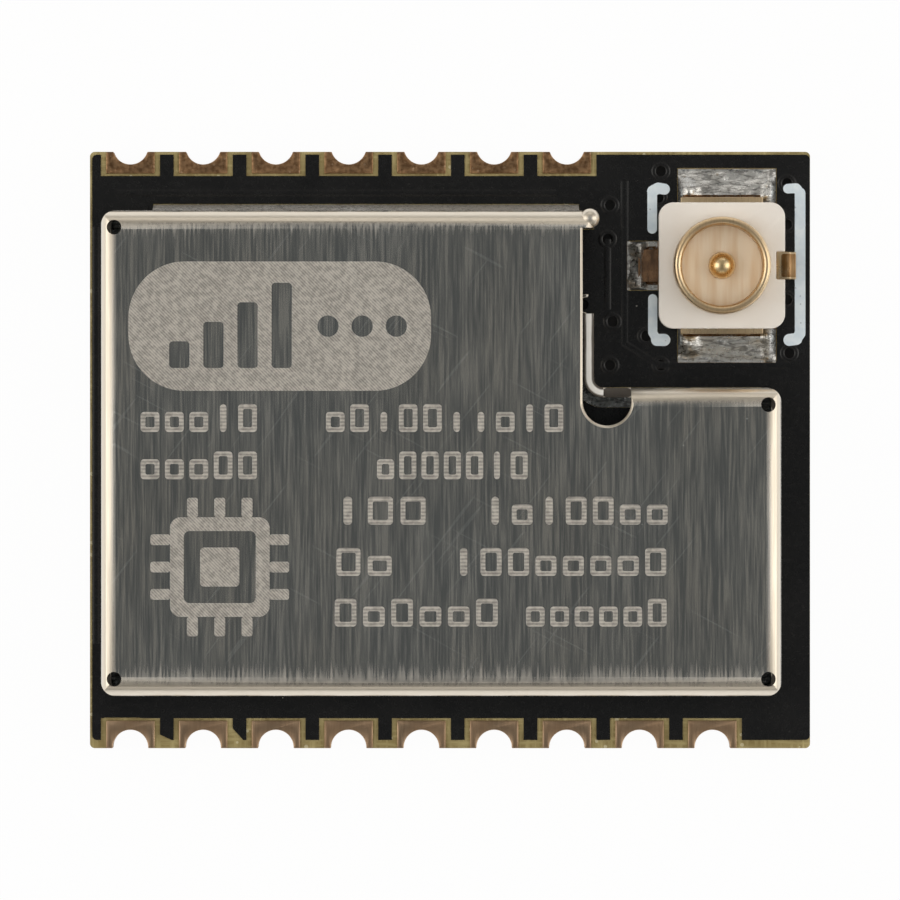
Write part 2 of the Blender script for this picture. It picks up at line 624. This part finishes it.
# a printed stroke with round ends: the hull of two discs
def makeStroke(start, end, width, thickness, base):
    discs = []
    for x, y in (start, end):
        clearSelection()
        bpy.ops.mesh.primitive_cylinder_add(vertices=20, radius=width / 2, depth=thickness,
                                            location=(x, y, base + thickness / 2))
        discs.append(bpy.context.object)
    stroke = joinPieces(discs)
    editAll(stroke)
    bpy.ops.mesh.convex_hull()
    leaveEdit()
    return stroke


# a low ridge with a rounded back: an edge pulled along the points, then thickened
def makeLine(points, width, thickness, base):
    clearSelection()
    bpy.ops.mesh.primitive_plane_add(size=width, location=(0, 0, 0))
    line = bpy.context.object
    editAll(line)
    bpy.ops.mesh.merge(type="CENTER")
    bpy.ops.transform.translate(value=(points[0][0], points[0][1], 0))
    for here, there in zip(points, points[1:]):
        step = (there[0] - here[0], there[1] - here[1], 0)
        bpy.ops.mesh.extrude_region_move(TRANSFORM_OT_translate={"value": step})
    leaveEdit()
    bpy.ops.object.convert(target="CURVE")
    line.data.dimensions = "3D"
    line.data.bevel_depth = width / 2
    line.data.bevel_resolution = 2
    line.data.use_fill_caps = True
    bpy.ops.object.convert(target="MESH")
    editAll(line)
    bpy.ops.transform.resize(value=(1, 1, 2 * thickness / width))
    bpy.ops.transform.translate(value=(0, 0, base))
    leaveEdit()
    return line


def makeBrackets():
    strokes = []
    for width, points in bracketInk["lines"]:
        for here, there in zip(points, points[1:]):
            # each overlapping stroke is a little thicker than the last
            thickness = bracketInk["thickness"] + bracketInk["stepUp"] * len(strokes)
            strokes.append(makeStroke(here, there, width, thickness, frontMaskTop))
    finishPiece(joinPieces(strokes), "socket_brackets", inkFinish)


makePinNumbers()
makeBrackets()
print("ink done")


viaRim = {
    "middle": 0.15, "wide": 0.045, "rise": 0.009, "joinWithin": 0.32,
    "canNotch": (3.0, 1.35),
}


# the middles of the plated holes, from the rings at the vias' lower ends
def viaCentres():
    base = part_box("plated_vias")[0].z
    rings = []
    for vertex in frame["nodes"]["plated_vias"].data.vertices:
        if vertex.co.z > base + 0.01 * mm:
            continue
        here = vertex.co.xy / mm
        for ring in rings:
            if (ring[0] - here).length < viaRim["joinWithin"]:
                ring.append(here)
                break
        else:
            rings.append([here])
    return [Vector(((min(p.x for p in ring) + max(p.x for p in ring)) / 2,
                    (min(p.y for p in ring) + max(p.y for p in ring)) / 2)) for ring in rings]


def makeViaRims(name, centres, z):
    clearSelection()
    bpy.ops.mesh.primitive_torus_add(major_radius=viaRim["middle"], minor_radius=viaRim["wide"],
                                     major_segments=24, minor_segments=8)
    first = bpy.context.object
    editAll(first)
    bpy.ops.transform.resize(value=(1, 1, viaRim["rise"] / viaRim["wide"]))
    leaveEdit()
    rims = [copyPiece(first, (centre.x, centre.y, z)) for centre in centres]
    bpy.data.objects.remove(first)
    finishPiece(joinPieces(rims), name, maskFinish, smoothAngle=80)


def outsideCan(centre):
    notchX, notchY = viaRim["canNotch"]
    inBox = canLow.x < centre.x < canHigh.x and canLow.y < centre.y < canHigh.y
    return not inBox or (centre.x > notchX and centre.y > notchY)


centres = viaCentres()
print("vias found:", len(centres))
makeViaRims("front_via_rims", [centre for centre in centres if outsideCan(centre)], frontMaskTop)
makeViaRims("back_via_rims", centres, backMaskFace)

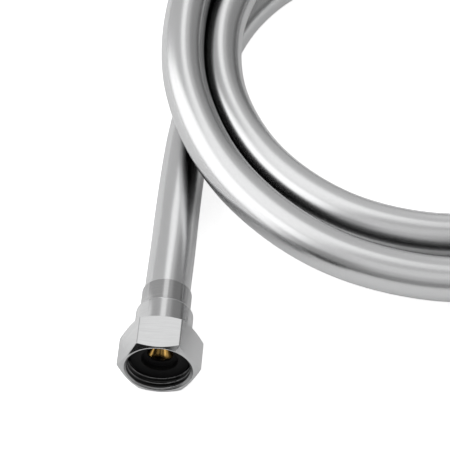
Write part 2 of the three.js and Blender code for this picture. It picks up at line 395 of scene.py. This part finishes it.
def thread_rows(nuts, angle, deep_end, mouth_end, rows=84):
    """Radius and depth of an inside thread, for each angle and a fine row of depths.

    The radius is the crest's plus the thread's depth times the size of the sine of half the
    phase, rounded at the crests, where the phase turns once for each pitch along the axis and
    once round the axis. The grooves fade in at the mouth and out before the web. Where the
    mouth's cone is wider than the thread, the cone's radius holds.
    """
    depth = np.linspace(deep_end, mouth_end, rows)[None, :] + 0 * angle[:, None]
    phase = depth / nuts.thread_pitch + angle[:, None] / (2 * np.pi)
    groove = np.sqrt(np.sin(np.pi * phase) ** 2 + THREAD_ROUNDING) - math.sqrt(THREAD_ROUNDING)
    fade = smooth_step(depth, 0.0, THREAD_FADE * nuts.thread_pitch)
    fade = fade * (1 - smooth_step(depth, nuts.socket_depth - nuts.thread_pitch, nuts.socket_depth))
    crest = nuts.thread_crest / 2
    cut = crest + (nuts.thread_root / 2 - crest) * groove * fade
    cone = crest + np.maximum(nuts.lead_in - depth, 0)
    return np.stack([np.maximum(cut, cone), depth], -1)


def nut_inside(nuts, nut_length):
    """Corners of a nut's inside, from the back of its skirt to the foot of its socket."""
    return [
        (nuts.skirt_bore / 2, nut_length),
        (nuts.skirt_bore / 2, nuts.web_back),
        (nuts.web_hole / 2, nuts.web_back),
        (nuts.web_hole / 2, nuts.socket_depth),
        (nuts.thread_crest / 2, nuts.socket_depth),
    ]


def closed_grid(name, points, along, around):
    """Mesh of a grid that closes on itself both ways.

    Point (i, j) is joined to (i+1, j), (i+1, j+1) and (i, j+1), counted round from the last to
    the first. The UV map holds the distance around and along in metres, one step past the seam.
    Faces are turned outwards by the sign of the enclosed volume, which is the sum over the faces
    of their middle dotted with half the cross product of their diagonals.
    """
    rows, columns = points.shape[:2]
    i, j = np.meshgrid(np.arange(rows), np.arange(columns), indexing="ij")
    row = np.stack([i, i + 1, i + 1, i], -1).reshape(-1, 4)
    column = np.stack([j, j, j + 1, j + 1], -1).reshape(-1, 4)
    flat = points.reshape(-1, 3)
    corner = (row % rows) * columns + column % columns
    quad = flat[corner]
    normal = np.cross(quad[:, 2] - quad[:, 0], quad[:, 3] - quad[:, 1])
    if (quad.mean(1) * normal).sum() < 0:
        corner, row, column = corner[:, ::-1], row[:, ::-1], column[:, ::-1]
    mesh = bpy.data.meshes.new(name)
    mesh.vertices.add(len(flat))
    mesh.vertices.foreach_set("co", flat.astype(np.float32).ravel())
    mesh.loops.add(corner.size)
    mesh.loops.foreach_set("vertex_index", corner.astype(np.int32).ravel())
    mesh.polygons.add(len(corner))
    mesh.polygons.foreach_set("loop_start", np.arange(0, corner.size, 4, dtype=np.int32))
    mesh.polygons.foreach_set("loop_total", np.full(len(corner), 4, dtype=np.int32))
    mesh.polygons.foreach_set("use_smooth", np.ones(len(corner), dtype=bool))
    surface = mesh.uv_layers.new(name="surface")
    uv = np.stack([around[row, column], along[row, column]], -1)
    surface.data.foreach_set("uv", uv.astype(np.float32).ravel())
    mesh.update(calc_edges=True)
    mesh.validate()
    piece = bpy.data.objects.new(name, mesh)
    bpy.context.scene.collection.objects.link(piece)
    return piece


def turned(name, fitting, outline, angle):
    """Piece made by carrying an outline round the fitting's axis.

    The outline holds radius and depth, either one for all angles or one for each angle.
    """
    outline = np.broadcast_to(outline, (len(angle), *outline.shape[-2:]))
    radius, depth = outline[..., 0].T, outline[..., 1].T
    points = fitting.place(radius, np.broadcast_to(angle, radius.shape), depth)
    step = np.linalg.norm(np.diff(np.vstack([points, points[:1]]), axis=0), axis=-1).mean(1)
    along = np.concatenate([[0], np.cumsum(step)])
    around = np.append(angle, angle[0] + 2 * np.pi) * radius.max()
    along, around = np.meshgrid(along, around, indexing="ij")
    piece = closed_grid(name, points, along, around)
    weights = piece.modifiers.new("even shading", "WEIGHTED_NORMAL")
    weights.weight = 80
    return piece


def line_inside(piece, columns, first_row, material):
    """Gives the faces of a grid from a row on, which are a nut's inside, another material."""
    piece.data.materials.append(material)
    second = np.arange(len(piece.data.polygons)) // columns >= first_row
    piece.data.polygons.foreach_set("material_index", second.astype(np.int32))


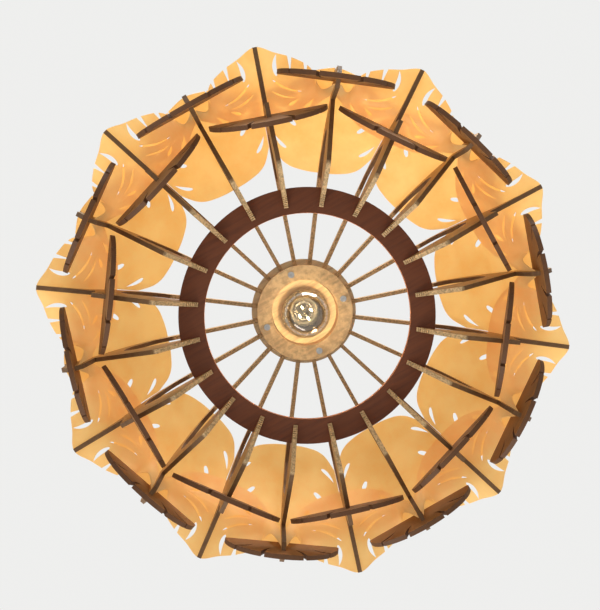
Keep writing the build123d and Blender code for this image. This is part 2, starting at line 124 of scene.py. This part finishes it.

--------------------

> **Given instruction**:
Extract the first line above and each line after it up to and including the one with "return stroke", please, exactly and with nothing else.

> **Complete output**:
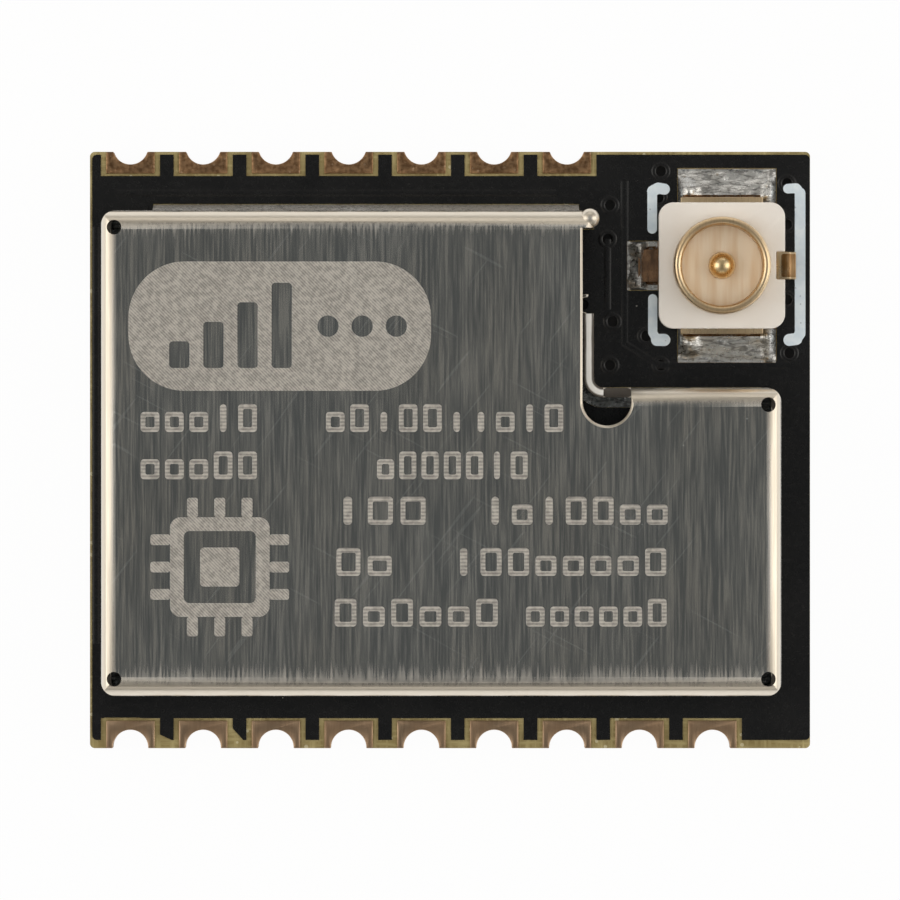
Write part 2 of the Blender script for this picture. It picks up at line 624. This part finishes it.
# a printed stroke with round ends: the hull of two discs
def makeStroke(start, end, width, thickness, base):
    discs = []
    for x, y in (start, end):
        clearSelection()
        bpy.ops.mesh.primitive_cylinder_add(vertices=20, radius=width / 2, depth=thickness,
                                            location=(x, y, base + thickness / 2))
        discs.append(bpy.context.object)
    stroke = joinPieces(discs)
    editAll(stroke)
    bpy.ops.mesh.convex_hull()
    leaveEdit()
    return stroke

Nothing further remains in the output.